Objective: Reproduce the first line and every line after it, exactly, through the one containing "short_chain_slack = 1.4". Leave out the rest.

::: Information provided :::

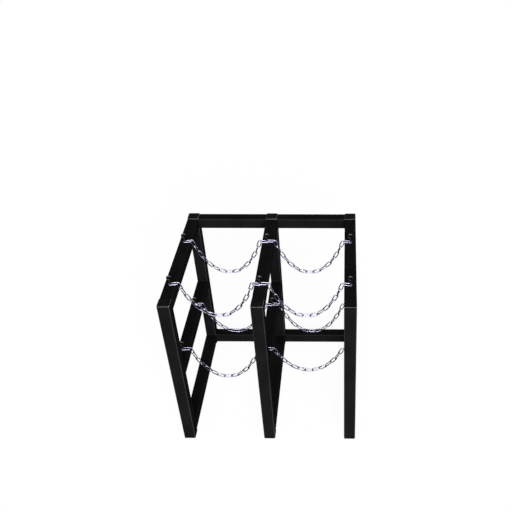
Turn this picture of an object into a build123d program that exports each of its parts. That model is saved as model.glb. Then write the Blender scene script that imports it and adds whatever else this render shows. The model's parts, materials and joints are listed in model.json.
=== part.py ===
"""Free-standing rack of welded square tube that keeps four gas cylinders upright behind chains.

Three side frames stand side by side and make two bays. Each bay takes a front and a rear
cylinder, and each cylinder is held by an upper and a lower chain, hooked across the bay.
The origin is on the floor under the middle of the rack, with X across it and Y to the back.
"""

from build123d import *

import math
import os

# Steel tube, the same in the whole frame
tube_side = 50.8
tube_wall = 3.0
tube_corner = 6.0
least_bore_corner = 0.5

# Frame
frame_pitch = 365.0
rack_depth = 676.0
top_rail_height = 787.0
middle_rail_height = 424.0
floor_gap = 10.0

# Plastic plugs in both ends of every post
cap_thickness = 2.5
foot_thickness = 3.0
plug_chamfer = 1.0
stem_depth = 16.0
stem_wall = 2.5
stem_clearance = 0.25

# Chain hooks, bent from round bar
hook_bar = 6.0
hook_height = 46.0
hook_eye_radius = 9.0
hook_neck_radius = 5.0
hook_tip_angle = 20.0
front_hook_setback = 141.0
rear_hook_setback = 441.0

# Chain links
link_wire = 4.5
link_pitch = 33.0
link_opening = 9.5
link_play = 0.5
end_link_rise = 4.1
chain_slack = 1.6
short_chain_slack = 1.4

# Flats that stand for round forms on the pieces that repeat most
wire_side_count = 4
bar_side_count = 6
link_end_side_count = 4
hook_chord_angle = 45.0

# Search for the shape of a hanging chain
steepest_slope_step = 100.0
halving_count = 60

bore_side = tube_side - 2 * tube_wall
bore_corner = max(tube_corner - tube_wall, least_bore_corner)
front_face = -rack_depth / 2
back_face = rack_depth / 2
front_post_y = front_face + tube_side / 2
rear_post_y = back_face - tube_side / 2
frame_places = {"left": -frame_pitch, "middle": 0.0, "right": frame_pitch}
bays = {"left": ("left", "middle"), "right": ("middle", "right")}
hook_rows = {"front": front_face + front_hook_setback, "rear": front_face + rear_hook_setback}
hook_levels = {"upper": top_rail_height, "lower": middle_rail_height}
bottom_rail_height = floor_gap + tube_side

# A flat link's own end wires are pivots; an upright link hangs from its neighbours' end wires
flat_link_length = link_pitch + link_wire
upright_link_length = link_pitch - link_wire - 2 * link_play
hook_gap = hook_bar / 2 + link_play + link_wire / 2


def flat_cornered(side, corner_radius):
    """Square whose corners are cut by flats that touch a rounding of the given radius."""
    return chamfer(Rectangle(side, side).vertices(), corner_radius * (2 - math.sqrt(2)))


def tube(length):
    """Square tube with rounded corners, standing on the origin along +Z."""
    outer = RectangleRounded(tube_side, tube_side, tube_corner)
    return extrude(outer - flat_cornered(bore_side, bore_corner), amount=length)


def post(x, y):
    """Upright tube from its foot plug up to the level of the top rails."""
    return Pos(x, y, foot_thickness) * tube(top_rail_height - foot_thickness)


def side_rail(x, top):
    """Rail from a front post back to the rear post of one side frame."""
    length = rack_depth - 2 * tube_side
    start = front_face + tube_side
    return Pos(x, start, top - tube_side / 2) * Rot(-90, 0, 0) * tube(length)


def cross_rail(x_from, x_to, top):
    """Rail between the rear posts of two side frames."""
    length = x_to - x_from - tube_side
    return Pos(x_from + tube_side / 2, rear_post_y, top - tube_side / 2) * Rot(0, 90, 0) * tube(length)


def plug(head_thickness):
    """Post plug: a chamfered head on the tube's end and a hollow stem down the bore."""
    head = extrude(flat_cornered(tube_side, tube_corner), amount=head_thickness)
    chamfer_size = min(plug_chamfer, head_thickness / 2)
    head = chamfer(head.faces().sort_by(Axis.Z)[-1].edges(), chamfer_size)
    stem_side = bore_side - 2 * stem_clearance
    stem_inner = Rectangle(stem_side - 2 * stem_wall, stem_side - 2 * stem_wall)
    stem = extrude(flat_cornered(stem_side, bore_corner) - stem_inner, amount=-stem_depth)
    return head + stem


def post_cap(x, y):
    """Plug that closes the top of a post."""
    return Pos(x, y, top_rail_height) * plug(cap_thickness)


def post_foot(x, y):
    """Plug that the post stands on."""
    return Pos(x, y, foot_thickness) * Rot(180, 0, 0) * plug(foot_thickness)


def bend_points(centre, radius, start, end):
    """Points round a bend in the XZ plane, from one angle to another in degrees, ends included."""
    count = max(2, math.ceil(abs(end - start) / hook_chord_angle))
    angles = [math.radians(start + (end - start) * i / count) for i in range(count + 1)]
    return [(centre[0] + radius * math.cos(a), 0, centre[1] + radius * math.sin(a)) for a in angles]


def hook_bar_path():
    """Centre line of a hook: a shank that leans into an eye, left open on its right side."""
    eye_centre = (0, hook_height - hook_bar / 2 - hook_eye_radius)
    reach = hook_eye_radius + hook_neck_radius
    neck_drop = math.sqrt(reach**2 - hook_neck_radius**2)
    neck_centre = (-hook_neck_radius, eye_centre[1] - neck_drop)
    neck_turn = math.degrees(math.atan2(neck_drop, hook_neck_radius))
    neck = bend_points(neck_centre, hook_neck_radius, 0, neck_turn)
    eye = bend_points(eye_centre, hook_eye_radius, neck_turn + 180, hook_tip_angle)
    return [(0, 0, 0)] + neck + eye[1:]


def hook():
    """One chain hook, standing on the origin with its eye in the XZ plane."""
    points = [Vector(*p) for p in hook_bar_path()]
    section = Plane.XY * RegularPolygon(hook_bar / 2, bar_side_count)
    return sweep(section, path=Wire.make_polygon(points, close=False), transition=Transition.RIGHT)


def link_end_points():
    """Corners of the centre line round one end of a link, from its lower side to its upper side."""
    turn_radius = (link_opening + link_wire) / 2
    step = 180.0 / link_end_side_count
    corner_radius = turn_radius / math.cos(math.radians(step / 2))
    angles = [math.radians(-90 + step * (i + 0.5)) for i in range(link_end_side_count)]
    centre = link_pitch / 2 + link_wire / 2 - turn_radius
    return [(centre + corner_radius * math.cos(a), corner_radius * math.sin(a)) for a in angles]


def chain_link():
    """One link round the origin with its length along X, lying on one edge of its wire."""
    right = link_end_points()
    left = [(-x, -y) for x, y in right]
    side = right[0][1]
    points = [Vector(0, side, 0)] + [Vector(x, y, 0) for x, y in right + left]
    section_plane = Plane(origin=(0, side, 0), x_dir=(0, 0, -1), z_dir=(1, 0, 0))
    section = section_plane * RegularPolygon(link_wire / 2, wire_side_count)
    return sweep(section, path=Wire.make_polygon(points, close=True), transition=Transition.RIGHT)


def place_link(link, start, length, angle, upright):
    """Link whose two wires are crossed at a start point and at a length from it, at an angle."""
    roll = 90 if upright else 0
    return Pos(*start) * Rot(0, -angle, 0) * Pos(length / 2, 0, 0) * Rot(roll, 0, 0) * link


def next_point(start, length, angle):
    """End of a link that starts at a point in the XZ plane."""
    slope = math.radians(angle)
    return (start[0] + length * math.cos(slope), start[1], start[2] + length * math.sin(slope))


def odd_link_count(length):
    """Nearest odd count of links for a length, so that both end links can lie flat."""
    return 2 * round((length / link_pitch - 1) / 2) + 1


def hang_angles(lengths, span):
    """Slope of each link in degrees when links hang between two points at one height."""
    steps = [i - (len(lengths) - 1) / 2 for i in range(len(lengths))]
    steepness_low, steepness_high = 0.0, steepest_slope_step
    for _ in range(halving_count):
        steepness = (steepness_low + steepness_high) / 2
        reach = sum(length / math.hypot(1, steepness * s) for length, s in zip(lengths, steps))
        if reach > span:
            steepness_low = steepness
        else:
            steepness_high = steepness
    return [math.degrees(math.atan(steepness * s)) for s in steps]


def end_link_height(stacked):
    """Height of an end link's wire at its hook, on the rail or over the next bay's end link."""
    if not stacked:
        return link_wire / 2
    lap = 2 * hook_gap / flat_link_length
    return 1.5 * link_wire + lap * end_link_rise


def end_link_angle(stacked):
    """Slope of an end link from its hook to the first hanging link."""
    rise = link_wire / 2 + end_link_rise - end_link_height(stacked)
    return math.degrees(math.asin(rise / flat_link_length))


def end_link_reach(stacked):
    """Distance across the bay from a hook's centre to the first hanging link's pivot."""
    return flat_link_length * math.cos(math.radians(end_link_angle(stacked))) - hook_gap


def is_stacked(x, direction):
    """Whether an end link lies on another one: on the middle frame the right bay's are on top."""
    return abs(x) < frame_pitch / 2 and direction > 0


def end_links(x_from, x_to, y, z):
    """The two links that lie on the rails, round the hooks at the ends of one chain."""
    link = chain_link()
    links = []
    for x, direction in ((x_from, 1), (x_to, -1)):
        stacked = is_stacked(x, direction)
        start = (-hook_gap, 0, end_link_height(stacked))
        lying = place_link(link, start, flat_link_length, end_link_angle(stacked), False)
        turned = lying if direction > 0 else Rot(0, 0, 180) * lying
        links.append(Pos(x, y, z) * turned)
    return links


def hanging_links(x_from, x_to, y, z, slack):
    """The links that hang free between the two end links of one chain, upright and flat in turn."""
    link = chain_link()
    x_start = x_from + end_link_reach(is_stacked(x_from, 1))
    span = x_to - end_link_reach(is_stacked(x_to, -1)) - x_start
    count = odd_link_count(slack * span)
    lengths = [flat_link_length if i % 2 else upright_link_length for i in range(count)]
    links = []
    point = (x_start, y, z + link_wire / 2 + end_link_rise)
    for index, angle in enumerate(hang_angles(lengths, span)):
        links.append(place_link(link, point, lengths[index], angle, index % 2 == 0))
        point = next_point(point, lengths[index], angle)
    return links


def side_frame_nodes():
    """Posts, rails, plugs and hooks of the three side frames, by name."""
    nodes = {}
    for side, x in frame_places.items():
        nodes[f"{side}_front_post"] = post(x, front_post_y)
        nodes[f"{side}_rear_post"] = post(x, rear_post_y)
        nodes[f"{side}_top_rail"] = side_rail(x, top_rail_height)
        nodes[f"{side}_middle_rail"] = side_rail(x, middle_rail_height)
        nodes[f"{side}_bottom_rail"] = side_rail(x, bottom_rail_height)
        for end, y in (("front", front_post_y), ("rear", rear_post_y)):
            nodes[f"{side}_{end}_cap"] = post_cap(x, y)
            nodes[f"{side}_{end}_foot"] = post_foot(x, y)
        for row, y in hook_rows.items():
            for level, z in hook_levels.items():
                nodes[f"{side}_{row}_{level}_hook"] = Pos(x, y, z) * hook()
    return nodes


def bay_nodes():
    """Cross rails and chains of the two bays, by name."""
    nodes = {}
    for bay, (from_side, to_side) in bays.items():
        x_from, x_to = frame_places[from_side], frame_places[to_side]
        nodes[f"{bay}_upper_cross_rail"] = cross_rail(x_from, x_to, top_rail_height)
        nodes[f"{bay}_lower_cross_rail"] = cross_rail(x_from, x_to, bottom_rail_height)
        for row, y in hook_rows.items():
            for level, z in hook_levels.items():
                short = (bay, row, level) == ("right", "front", "lower")
                slack = short_chain_slack if short else chain_slack
                name = f"{bay}_{row}_{level}"
                nodes[f"{name}_end_links"] = Compound(end_links(x_from, x_to, y, z))
                nodes[f"{name}_chain"] = Compound(hanging_links(x_from, x_to, y, z, slack))
    return nodes


os.makedirs("parts", exist_ok=True)
for node_name, shape in (side_frame_nodes() | bay_nodes()).items():
    export_step(shape, f"parts/{node_name}.step")
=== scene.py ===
"""Looks of a free-standing rack for gas cylinders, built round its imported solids.

Lengths are metres: X runs across the bays, Y to the cross rails at the back, Z up from the floor.
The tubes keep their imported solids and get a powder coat. The hooks, chains and post plugs are
modelled again in finer form, and weld beads are added where tubes and hooks are joined.
"""

import json
import logging
import math
from dataclasses import dataclass
from enum import Enum
from types import TracebackType
from typing import Callable

import bmesh
import bpy
from mathutils import Matrix, Vector


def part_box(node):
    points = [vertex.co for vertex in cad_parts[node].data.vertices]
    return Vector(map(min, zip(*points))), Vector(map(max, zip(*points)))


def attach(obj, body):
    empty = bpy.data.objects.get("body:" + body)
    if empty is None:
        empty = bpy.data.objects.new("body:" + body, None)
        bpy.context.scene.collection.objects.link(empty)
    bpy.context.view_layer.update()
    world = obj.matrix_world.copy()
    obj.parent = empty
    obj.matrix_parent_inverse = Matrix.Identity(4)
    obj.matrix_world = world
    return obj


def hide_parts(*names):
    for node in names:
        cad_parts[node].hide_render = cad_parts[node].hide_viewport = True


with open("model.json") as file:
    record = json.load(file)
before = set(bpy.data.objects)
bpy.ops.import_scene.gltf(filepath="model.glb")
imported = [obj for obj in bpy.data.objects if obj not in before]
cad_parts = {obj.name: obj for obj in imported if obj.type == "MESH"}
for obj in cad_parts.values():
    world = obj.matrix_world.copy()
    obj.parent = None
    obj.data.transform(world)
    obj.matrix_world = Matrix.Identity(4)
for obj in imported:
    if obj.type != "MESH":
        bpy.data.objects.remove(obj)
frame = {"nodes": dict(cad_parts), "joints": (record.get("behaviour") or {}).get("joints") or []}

LOG = logging.getLogger("rack")
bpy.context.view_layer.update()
ROOT_BODY = "frame"
MILLIMETRE = 0.001
TOUCHING = 0.01 * MILLIMETRE
QUARTER_TURN = 90
HALF_TURN = 180
# Name of the points' value that sets the painted highlight on the hooks, full at their tops.
TOP_LIGHT_MARK = "painted_top_light"

Colour = tuple[float, float, float]
Span = tuple[float, float]
Piece = bpy.types.Object
Socket = bpy.types.NodeSocket

# Parts of a noise pattern that a value and a colour run over.
NOISE_MIDDLE: Span = (0.3, 0.7)
COLOUR_MIDDLE: Span = (0.35, 0.65)
# Widest part of the normal on a flat side and on an edge, and how much of the edge gets the painted
# highlight.
FLAT_TO_EDGE: Span = (0.93, 0.74)
EDGE_LIGHT_SHARE: Span = (0.55, 1.0)
# Upward part of the normal on an upright edge and on a level one.
UPRIGHT_TO_LEVEL: Span = (0.1, 0.5)


class Slot(Enum):
    """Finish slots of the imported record."""

    FRAME = "frame_paint"
    HOOK = "hook_paint"
    PLUG = "plug_plastic"
    CHAIN = "chain_zinc"


class Side(Enum):
    """The three side frames, from left to right."""

    LEFT = "left"
    MIDDLE = "middle"
    RIGHT = "right"


class Row(Enum):
    """The two rows of hooks, one for each row of cylinders."""

    FRONT = "front"
    REAR = "rear"


class Level(Enum):
    """The two heights at which chains are hung."""

    UPPER = "upper"
    LOWER = "lower"


class Bay(Enum):
    """The two bays between the side frames."""

    LEFT = "left"
    RIGHT = "right"

    def ends(self) -> tuple[Side, Side]:
        """Side frames that the bay's chains hang between, left one first."""
        return (Side.LEFT, Side.MIDDLE) if self is Bay.LEFT else (Side.MIDDLE, Side.RIGHT)


# ---------------------------------------------------------------- modelling by hand


def deselect_all() -> None:
    """Leaves nothing selected, because an operator acts on all that is."""
    bpy.ops.object.select_all(action="DESELECT")
    bpy.context.view_layer.objects.active = None


def pick(piece: Piece) -> None:
    """Makes one piece the only selected and the active object.

    Args:
        piece: The piece that the next operator acts on.
    """
    deselect_all()
    piece.select_set(True)
    bpy.context.view_layer.objects.active = piece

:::

Written response:
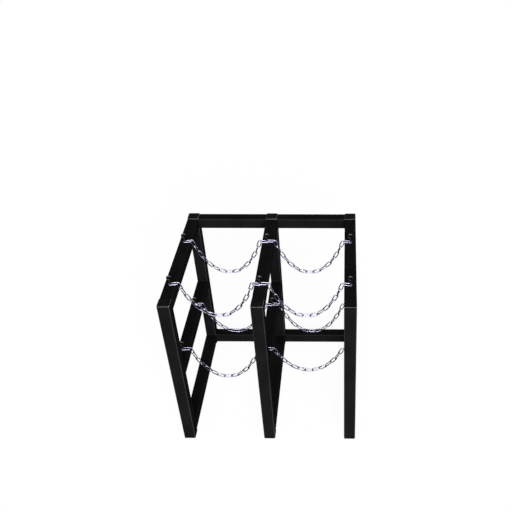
Turn this picture of an object into a build123d program that exports each of its parts. That model is saved as model.glb. Then write the Blender scene script that imports it and adds whatever else this render shows. The model's parts, materials and joints are listed in model.json.
=== part.py ===
"""Free-standing rack of welded square tube that keeps four gas cylinders upright behind chains.

Three side frames stand side by side and make two bays. Each bay takes a front and a rear
cylinder, and each cylinder is held by an upper and a lower chain, hooked across the bay.
The origin is on the floor under the middle of the rack, with X across it and Y to the back.
"""

from build123d import *

import math
import os

# Steel tube, the same in the whole frame
tube_side = 50.8
tube_wall = 3.0
tube_corner = 6.0
least_bore_corner = 0.5

# Frame
frame_pitch = 365.0
rack_depth = 676.0
top_rail_height = 787.0
middle_rail_height = 424.0
floor_gap = 10.0

# Plastic plugs in both ends of every post
cap_thickness = 2.5
foot_thickness = 3.0
plug_chamfer = 1.0
stem_depth = 16.0
stem_wall = 2.5
stem_clearance = 0.25

# Chain hooks, bent from round bar
hook_bar = 6.0
hook_height = 46.0
hook_eye_radius = 9.0
hook_neck_radius = 5.0
hook_tip_angle = 20.0
front_hook_setback = 141.0
rear_hook_setback = 441.0

# Chain links
link_wire = 4.5
link_pitch = 33.0
link_opening = 9.5
link_play = 0.5
end_link_rise = 4.1
chain_slack = 1.6
short_chain_slack = 1.4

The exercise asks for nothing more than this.